> **Source data**:

_____

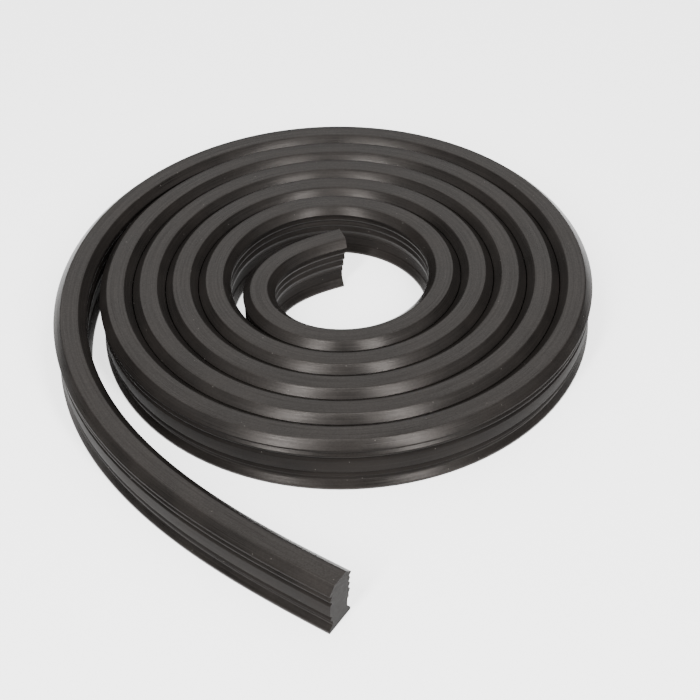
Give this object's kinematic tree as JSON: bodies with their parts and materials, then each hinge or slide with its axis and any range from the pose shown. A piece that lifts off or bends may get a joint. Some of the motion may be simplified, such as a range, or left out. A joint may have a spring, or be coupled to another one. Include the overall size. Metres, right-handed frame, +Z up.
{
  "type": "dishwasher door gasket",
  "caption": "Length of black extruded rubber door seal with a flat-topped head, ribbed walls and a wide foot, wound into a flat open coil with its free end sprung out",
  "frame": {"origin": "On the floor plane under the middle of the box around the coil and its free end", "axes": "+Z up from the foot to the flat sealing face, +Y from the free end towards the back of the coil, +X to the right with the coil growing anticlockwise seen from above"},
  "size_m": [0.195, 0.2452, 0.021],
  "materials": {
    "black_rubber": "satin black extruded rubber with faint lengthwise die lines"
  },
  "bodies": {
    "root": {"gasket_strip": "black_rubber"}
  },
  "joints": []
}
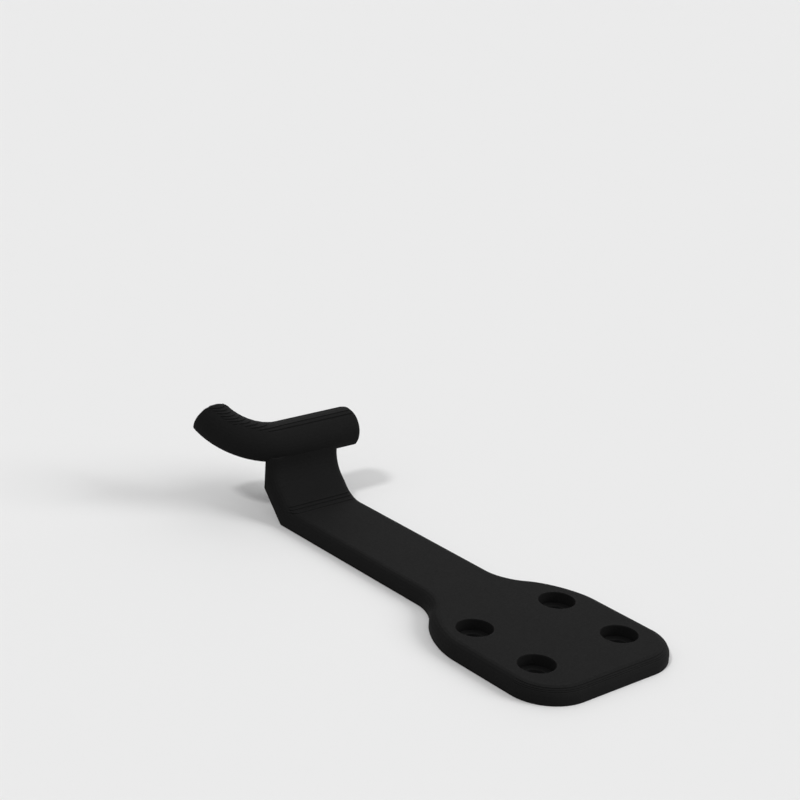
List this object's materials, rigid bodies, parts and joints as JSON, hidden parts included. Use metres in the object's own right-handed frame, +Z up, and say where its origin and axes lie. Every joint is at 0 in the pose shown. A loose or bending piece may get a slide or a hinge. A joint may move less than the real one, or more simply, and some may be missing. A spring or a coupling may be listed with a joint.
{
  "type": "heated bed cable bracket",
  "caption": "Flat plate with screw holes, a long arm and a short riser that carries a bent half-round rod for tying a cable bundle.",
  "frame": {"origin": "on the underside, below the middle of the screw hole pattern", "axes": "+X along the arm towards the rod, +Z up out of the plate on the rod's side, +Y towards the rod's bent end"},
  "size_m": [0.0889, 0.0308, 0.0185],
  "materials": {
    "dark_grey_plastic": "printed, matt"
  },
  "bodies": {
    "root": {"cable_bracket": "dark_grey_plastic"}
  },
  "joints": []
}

_____

> **To do**: Please reproduce every line of the material word for word.

> **Solution to the exercise**:
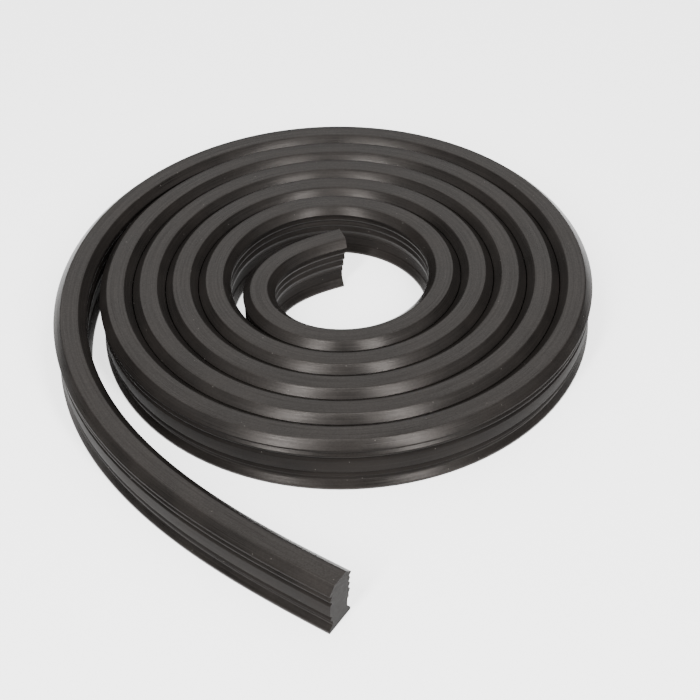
Give this object's kinematic tree as JSON: bodies with their parts and materials, then each hinge or slide with its axis and any range from the pose shown. A piece that lifts off or bends may get a joint. Some of the motion may be simplified, such as a range, or left out. A joint may have a spring, or be coupled to another one. Include the overall size. Metres, right-handed frame, +Z up.
{
  "type": "dishwasher door gasket",
  "caption": "Length of black extruded rubber door seal with a flat-topped head, ribbed walls and a wide foot, wound into a flat open coil with its free end sprung out",
  "frame": {"origin": "On the floor plane under the middle of the box around the coil and its free end", "axes": "+Z up from the foot to the flat sealing face, +Y from the free end towards the back of the coil, +X to the right with the coil growing anticlockwise seen from above"},
  "size_m": [0.195, 0.2452, 0.021],
  "materials": {
    "black_rubber": "satin black extruded rubber with faint lengthwise die lines"
  },
  "bodies": {
    "root": {"gasket_strip": "black_rubber"}
  },
  "joints": []
}
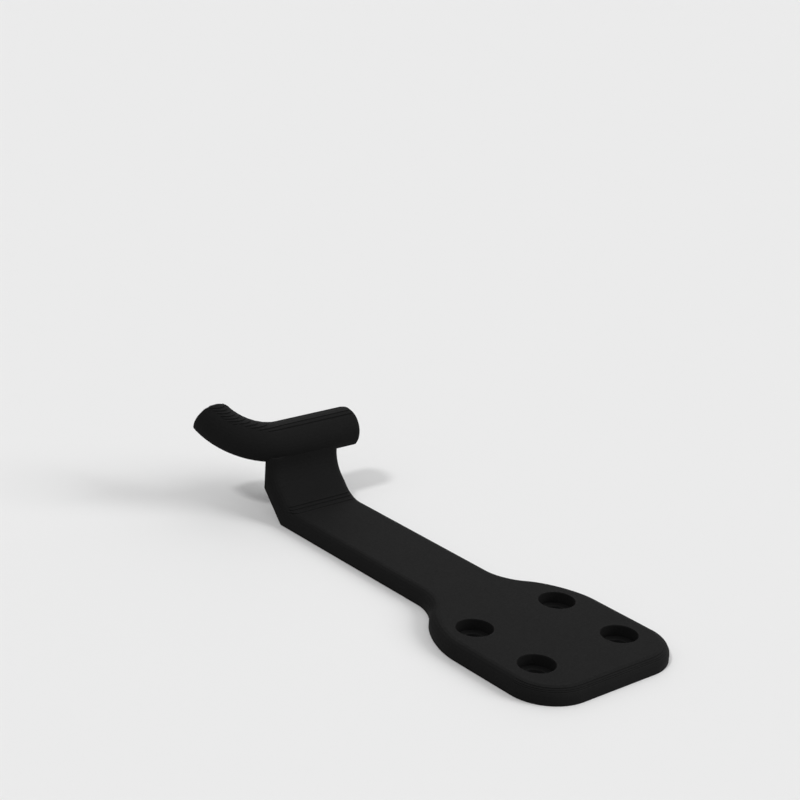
List this object's materials, rigid bodies, parts and joints as JSON, hidden parts included. Use metres in the object's own right-handed frame, +Z up, and say where its origin and axes lie. Every joint is at 0 in the pose shown. A loose or bending piece may get a slide or a hinge. A joint may move less than the real one, or more simply, and some may be missing. A spring or a coupling may be listed with a joint.
{
  "type": "heated bed cable bracket",
  "caption": "Flat plate with screw holes, a long arm and a short riser that carries a bent half-round rod for tying a cable bundle.",
  "frame": {"origin": "on the underside, below the middle of the screw hole pattern", "axes": "+X along the arm towards the rod, +Z up out of the plate on the rod's side, +Y towards the rod's bent end"},
  "size_m": [0.0889, 0.0308, 0.0185],
  "materials": {
    "dark_grey_plastic": "printed, matt"
  },
  "bodies": {
    "root": {"cable_bracket": "dark_grey_plastic"}
  },
  "joints": []
}